Brief: Print, exactly as they stand, the lines from the start of the listing to the line containing "import random", inclusive.

----- Supplied information

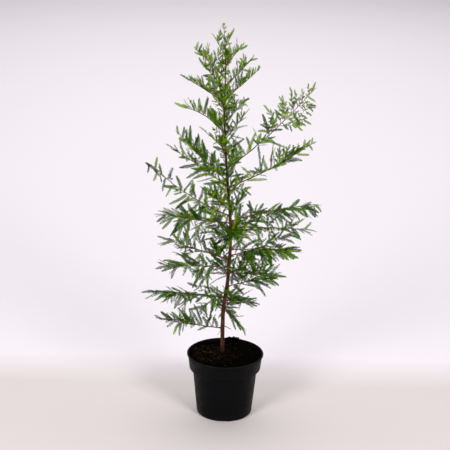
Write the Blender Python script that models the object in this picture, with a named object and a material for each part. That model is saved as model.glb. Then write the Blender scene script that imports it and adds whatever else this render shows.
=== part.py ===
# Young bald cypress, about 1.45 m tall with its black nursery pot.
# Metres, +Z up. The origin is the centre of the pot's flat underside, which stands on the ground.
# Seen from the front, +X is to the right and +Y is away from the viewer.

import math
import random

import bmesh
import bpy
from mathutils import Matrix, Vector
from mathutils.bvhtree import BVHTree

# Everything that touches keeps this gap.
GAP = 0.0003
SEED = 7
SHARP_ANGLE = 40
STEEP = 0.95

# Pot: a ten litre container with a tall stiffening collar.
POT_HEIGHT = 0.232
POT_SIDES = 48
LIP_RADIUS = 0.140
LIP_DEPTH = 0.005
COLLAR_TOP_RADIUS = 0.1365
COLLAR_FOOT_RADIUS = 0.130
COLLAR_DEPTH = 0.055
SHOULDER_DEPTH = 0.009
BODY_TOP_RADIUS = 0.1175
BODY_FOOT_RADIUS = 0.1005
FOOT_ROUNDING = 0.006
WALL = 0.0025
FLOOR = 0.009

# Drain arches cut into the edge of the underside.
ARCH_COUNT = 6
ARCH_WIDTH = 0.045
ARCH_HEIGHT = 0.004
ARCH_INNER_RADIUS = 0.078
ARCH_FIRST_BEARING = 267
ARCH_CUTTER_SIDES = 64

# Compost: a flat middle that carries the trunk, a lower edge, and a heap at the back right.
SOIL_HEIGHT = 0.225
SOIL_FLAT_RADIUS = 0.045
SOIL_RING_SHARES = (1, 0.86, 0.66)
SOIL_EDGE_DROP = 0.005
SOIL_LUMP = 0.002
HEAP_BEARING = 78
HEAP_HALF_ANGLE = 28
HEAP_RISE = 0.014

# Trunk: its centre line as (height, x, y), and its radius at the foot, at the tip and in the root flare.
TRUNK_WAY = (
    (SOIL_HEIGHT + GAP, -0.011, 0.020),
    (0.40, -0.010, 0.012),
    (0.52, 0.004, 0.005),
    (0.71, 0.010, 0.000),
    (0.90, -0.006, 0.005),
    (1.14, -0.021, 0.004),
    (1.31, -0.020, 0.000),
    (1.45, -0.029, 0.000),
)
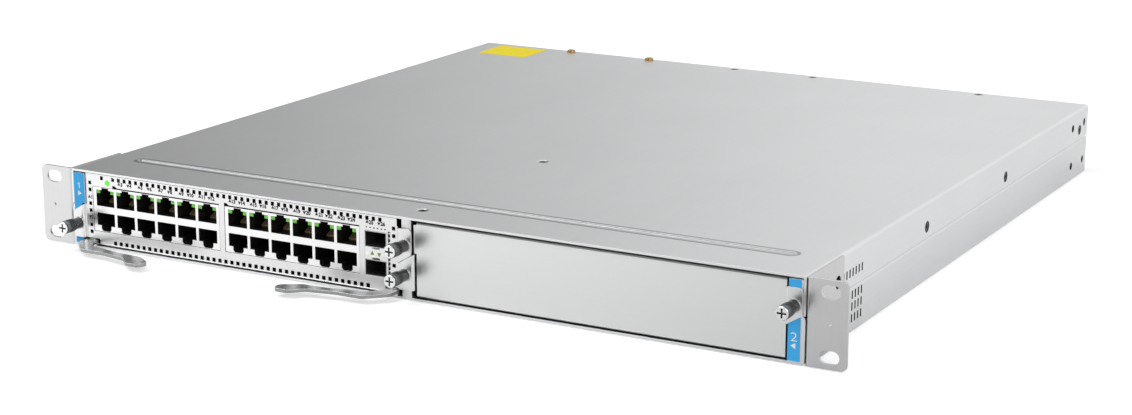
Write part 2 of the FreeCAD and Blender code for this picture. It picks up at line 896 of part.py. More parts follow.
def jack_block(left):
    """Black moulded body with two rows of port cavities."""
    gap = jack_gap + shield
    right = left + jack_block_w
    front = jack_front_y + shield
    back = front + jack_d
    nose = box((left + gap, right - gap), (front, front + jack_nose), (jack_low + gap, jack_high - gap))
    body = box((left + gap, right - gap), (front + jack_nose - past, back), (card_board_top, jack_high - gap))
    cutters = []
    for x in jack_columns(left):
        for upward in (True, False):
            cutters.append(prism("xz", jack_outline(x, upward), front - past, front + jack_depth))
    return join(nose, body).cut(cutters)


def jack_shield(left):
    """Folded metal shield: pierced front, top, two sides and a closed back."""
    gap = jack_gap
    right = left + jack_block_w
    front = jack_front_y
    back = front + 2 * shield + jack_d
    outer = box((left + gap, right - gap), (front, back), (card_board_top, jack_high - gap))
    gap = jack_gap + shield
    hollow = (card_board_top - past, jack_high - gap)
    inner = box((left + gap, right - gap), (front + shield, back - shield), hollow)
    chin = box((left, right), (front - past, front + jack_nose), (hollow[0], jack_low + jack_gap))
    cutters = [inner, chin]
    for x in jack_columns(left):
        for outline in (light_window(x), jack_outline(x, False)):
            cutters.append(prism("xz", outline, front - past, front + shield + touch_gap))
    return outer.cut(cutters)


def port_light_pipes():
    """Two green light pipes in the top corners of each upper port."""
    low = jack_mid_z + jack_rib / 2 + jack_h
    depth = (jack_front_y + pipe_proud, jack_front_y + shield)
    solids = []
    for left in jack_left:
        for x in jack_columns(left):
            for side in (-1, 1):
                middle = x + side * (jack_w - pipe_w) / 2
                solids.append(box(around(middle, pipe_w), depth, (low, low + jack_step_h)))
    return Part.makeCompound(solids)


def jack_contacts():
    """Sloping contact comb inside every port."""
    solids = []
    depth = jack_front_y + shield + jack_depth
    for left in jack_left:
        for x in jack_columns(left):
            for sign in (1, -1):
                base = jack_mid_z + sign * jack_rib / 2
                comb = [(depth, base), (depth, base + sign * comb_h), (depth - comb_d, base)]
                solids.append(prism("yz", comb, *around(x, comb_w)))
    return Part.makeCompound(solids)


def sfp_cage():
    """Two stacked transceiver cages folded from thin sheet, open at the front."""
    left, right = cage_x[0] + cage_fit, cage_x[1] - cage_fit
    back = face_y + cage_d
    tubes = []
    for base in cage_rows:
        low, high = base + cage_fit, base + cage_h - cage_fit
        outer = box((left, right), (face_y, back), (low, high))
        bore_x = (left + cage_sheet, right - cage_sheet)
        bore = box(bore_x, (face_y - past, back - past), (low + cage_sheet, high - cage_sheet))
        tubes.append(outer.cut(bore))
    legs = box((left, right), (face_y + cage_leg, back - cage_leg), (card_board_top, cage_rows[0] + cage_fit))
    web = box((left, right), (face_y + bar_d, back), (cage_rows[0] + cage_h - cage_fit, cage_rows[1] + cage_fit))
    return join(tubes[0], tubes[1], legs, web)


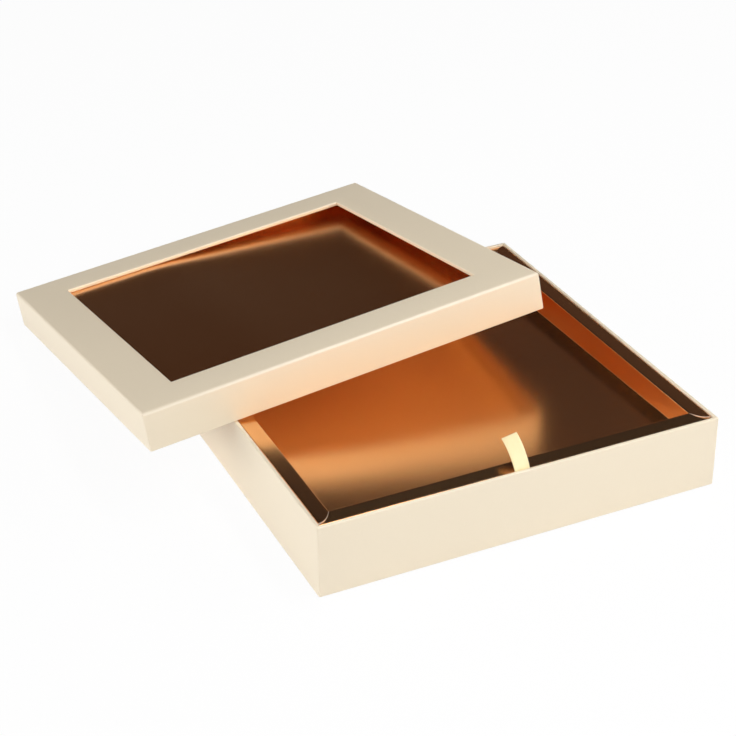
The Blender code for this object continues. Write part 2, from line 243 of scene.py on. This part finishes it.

----------

Exercise result:
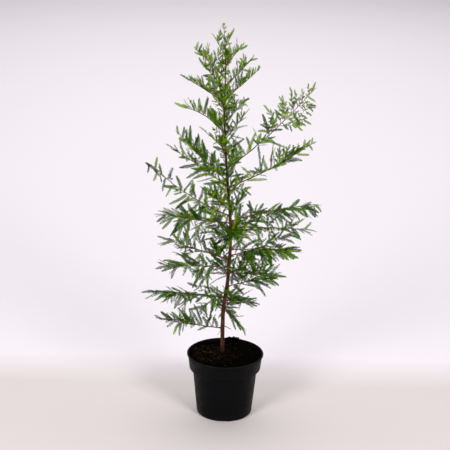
Write the Blender Python script that models the object in this picture, with a named object and a material for each part. That model is saved as model.glb. Then write the Blender scene script that imports it and adds whatever else this render shows.
=== part.py ===
# Young bald cypress, about 1.45 m tall with its black nursery pot.
# Metres, +Z up. The origin is the centre of the pot's flat underside, which stands on the ground.
# Seen from the front, +X is to the right and +Y is away from the viewer.

import math
import random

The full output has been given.